**Work instructions**
Write out, precisely and in full, each line of the material.

**Dataset content**
- - -
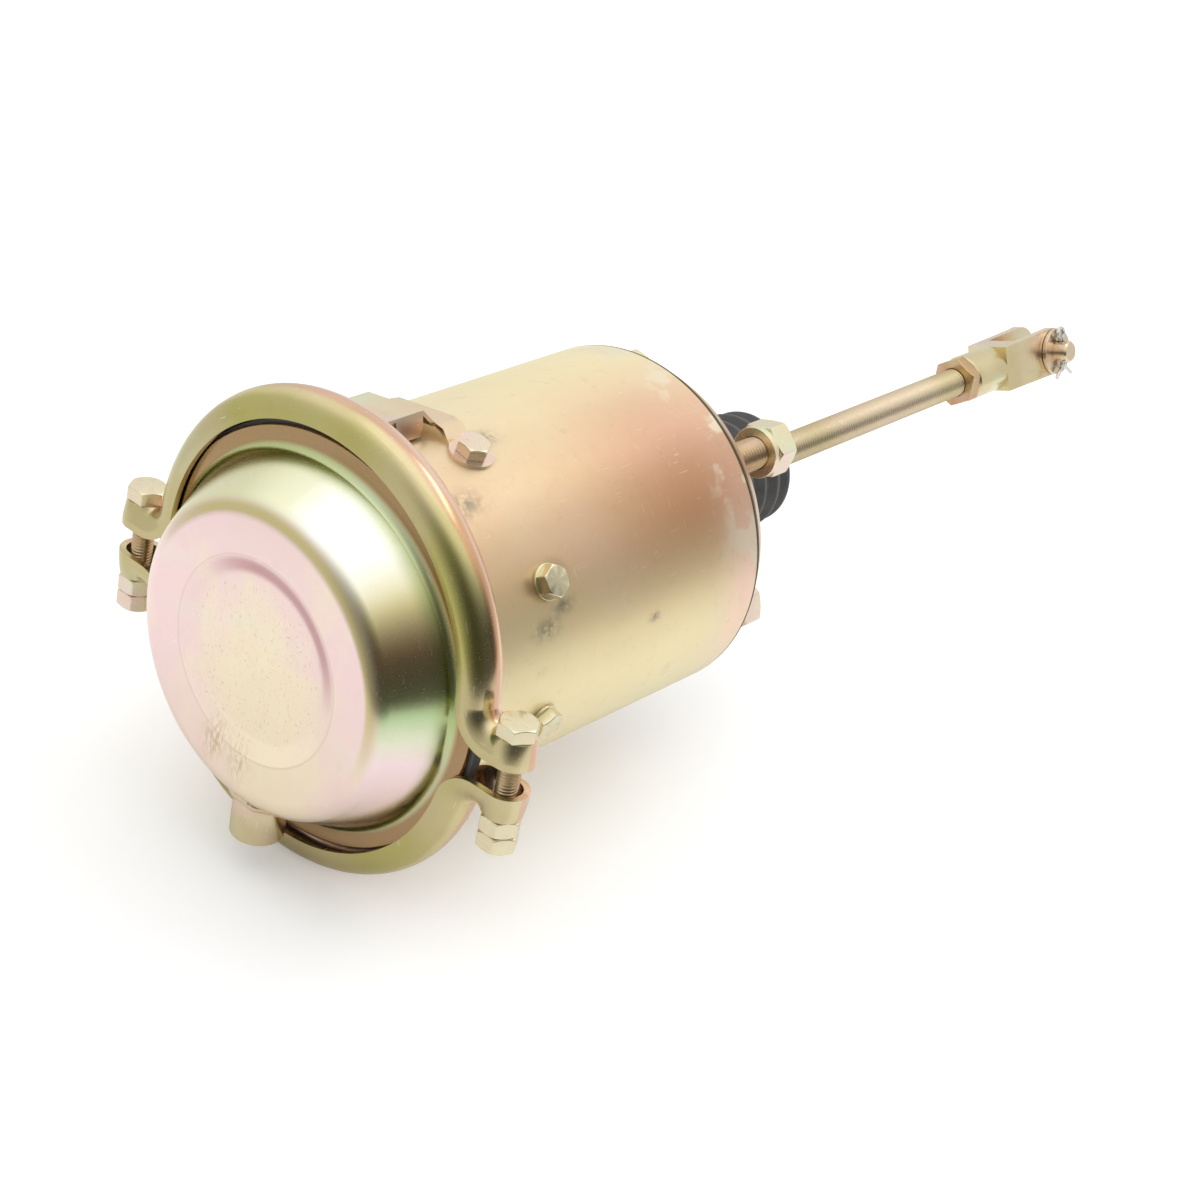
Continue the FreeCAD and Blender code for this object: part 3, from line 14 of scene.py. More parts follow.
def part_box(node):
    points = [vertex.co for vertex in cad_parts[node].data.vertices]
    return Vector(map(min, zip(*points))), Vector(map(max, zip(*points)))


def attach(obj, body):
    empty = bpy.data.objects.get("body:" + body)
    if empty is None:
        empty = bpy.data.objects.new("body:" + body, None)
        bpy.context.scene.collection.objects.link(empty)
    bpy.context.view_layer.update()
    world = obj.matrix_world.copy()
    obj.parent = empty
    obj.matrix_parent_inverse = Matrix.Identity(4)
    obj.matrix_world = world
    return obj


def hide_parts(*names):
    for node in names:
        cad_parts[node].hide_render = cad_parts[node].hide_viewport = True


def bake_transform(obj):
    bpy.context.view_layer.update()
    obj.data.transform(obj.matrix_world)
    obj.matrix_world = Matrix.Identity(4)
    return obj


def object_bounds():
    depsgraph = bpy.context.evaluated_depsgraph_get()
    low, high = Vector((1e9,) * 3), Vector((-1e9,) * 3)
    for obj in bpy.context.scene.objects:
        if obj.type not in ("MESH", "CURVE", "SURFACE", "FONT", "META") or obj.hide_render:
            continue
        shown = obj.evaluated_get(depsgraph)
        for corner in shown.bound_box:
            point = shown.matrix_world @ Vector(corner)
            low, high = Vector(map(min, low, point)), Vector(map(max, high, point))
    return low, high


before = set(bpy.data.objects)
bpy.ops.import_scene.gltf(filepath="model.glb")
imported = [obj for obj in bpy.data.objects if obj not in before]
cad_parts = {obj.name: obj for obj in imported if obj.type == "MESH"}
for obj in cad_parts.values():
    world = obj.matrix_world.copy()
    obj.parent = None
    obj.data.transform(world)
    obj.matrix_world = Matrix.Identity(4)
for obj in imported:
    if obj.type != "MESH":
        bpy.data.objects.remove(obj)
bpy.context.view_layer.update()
- - -
**Solution to the problem**
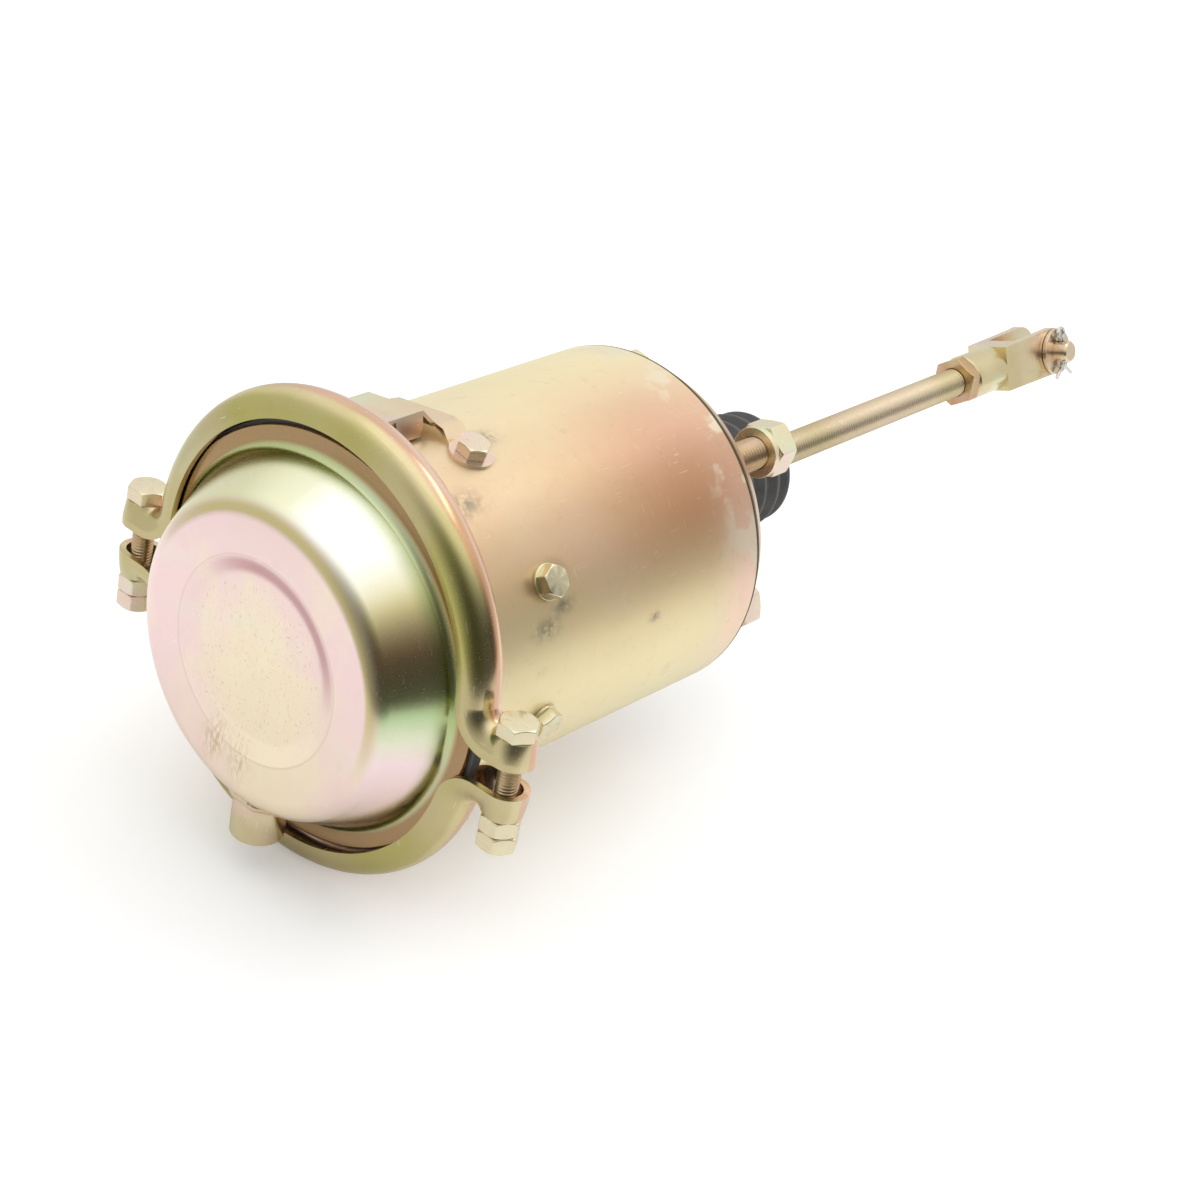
Continue the FreeCAD and Blender code for this object: part 3, from line 14 of scene.py. More parts follow.
def part_box(node):
    points = [vertex.co for vertex in cad_parts[node].data.vertices]
    return Vector(map(min, zip(*points))), Vector(map(max, zip(*points)))


def attach(obj, body):
    empty = bpy.data.objects.get("body:" + body)
    if empty is None:
        empty = bpy.data.objects.new("body:" + body, None)
        bpy.context.scene.collection.objects.link(empty)
    bpy.context.view_layer.update()
    world = obj.matrix_world.copy()
    obj.parent = empty
    obj.matrix_parent_inverse = Matrix.Identity(4)
    obj.matrix_world = world
    return obj


def hide_parts(*names):
    for node in names:
        cad_parts[node].hide_render = cad_parts[node].hide_viewport = True


def bake_transform(obj):
    bpy.context.view_layer.update()
    obj.data.transform(obj.matrix_world)
    obj.matrix_world = Matrix.Identity(4)
    return obj


def object_bounds():
    depsgraph = bpy.context.evaluated_depsgraph_get()
    low, high = Vector((1e9,) * 3), Vector((-1e9,) * 3)
    for obj in bpy.context.scene.objects:
        if obj.type not in ("MESH", "CURVE", "SURFACE", "FONT", "META") or obj.hide_render:
            continue
        shown = obj.evaluated_get(depsgraph)
        for corner in shown.bound_box:
            point = shown.matrix_world @ Vector(corner)
            low, high = Vector(map(min, low, point)), Vector(map(max, high, point))
    return low, high


before = set(bpy.data.objects)
bpy.ops.import_scene.gltf(filepath="model.glb")
imported = [obj for obj in bpy.data.objects if obj not in before]
cad_parts = {obj.name: obj for obj in imported if obj.type == "MESH"}
for obj in cad_parts.values():
    world = obj.matrix_world.copy()
    obj.parent = None
    obj.data.transform(world)
    obj.matrix_world = Matrix.Identity(4)
for obj in imported:
    if obj.type != "MESH":
        bpy.data.objects.remove(obj)
bpy.context.view_layer.update()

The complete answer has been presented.